It's an accepted fact that resistance training builds muscle. It doesn't happen while you're working out, although you'll be able to see what appears to be an increase in size during a workout. That is due to the "pump" you get from the increased blood flow to your muscles while you're exercising. The actual growth a muscle experiences as a result of resistance training happens in the hours and days after you've worked out.
Hypertrophy is what anyone with the goal of increased muscle size is aiming for, whether they're familiar with the term or not. It is when the overall muscle size increases because of an increase in the muscle fiber size. Hypertrophy occurs after a strenuous workout, when your muscle fibers have been broken down from the exercise. During an aggressive workout, your muscles actually sustain tiny tears. Your body naturally responds to this damage with an over-reaction that repairs the tears and rebuilds the fibers larger and thicker, kind of like when scar tissue results from a cut.

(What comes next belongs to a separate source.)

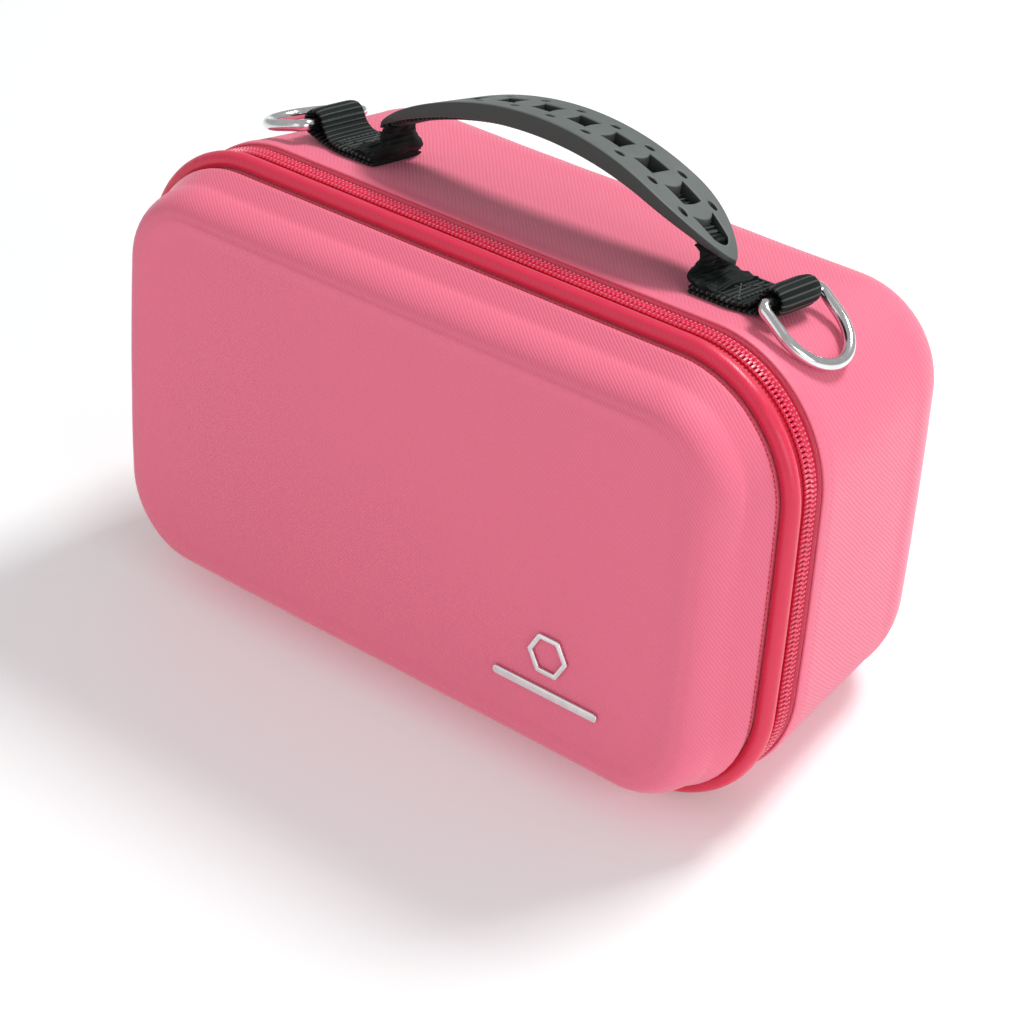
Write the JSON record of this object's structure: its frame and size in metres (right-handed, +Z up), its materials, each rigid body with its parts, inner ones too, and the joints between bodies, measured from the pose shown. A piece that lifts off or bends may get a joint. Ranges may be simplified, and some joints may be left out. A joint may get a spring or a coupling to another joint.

Your body's response to outside stimuli, positive or negative, is to release hormones. The hormones your body releases in response to the stress of a challenging workout is to release, among other substances, insulin-like growth factor, testosterone and growth hormone. The testosterone acts as an indicator that tells your muscles to rebuild. The growth factor and growth hormones increase the flood of nutrients to your muscles so that they can do so.
Importance of Protein
Anyone giving advice on muscle building always recommends assuring adequate protein intake. That is because protein is vital for cell repair and growth as well as hormone production. What is rarely expounded on is the maximum your body will be able to use efficiently at any one time. Depending on how active you are, only 20 to 30 grams are useful, leaving any excess protein in your system to be stowed away in the form of fat. Because of this, you should spread the protein you eat or drink throughout your day. Make sure to get a couple of servings in before your workout, so that it is available for energy and to assist in the muscle growth after exercising.
Timing is Everything
Your body will naturally rebuild and repair itself at an estimated rate of every two weeks to a month. When you work out, you accelerate that natural progress causing your body to (re)build muscle in as little as 24 hours, although it can take up to 72 hours for a muscle to fully recover depending on the level of stress and break-down you've subjected it to. It's these known factors that lead most personal trainers to recommend a 3 day split workout that allows 3 to 4 days before you work a specific muscle group again. This gives your muscles a chance to recover and make the most of your body's natural rebuilding process.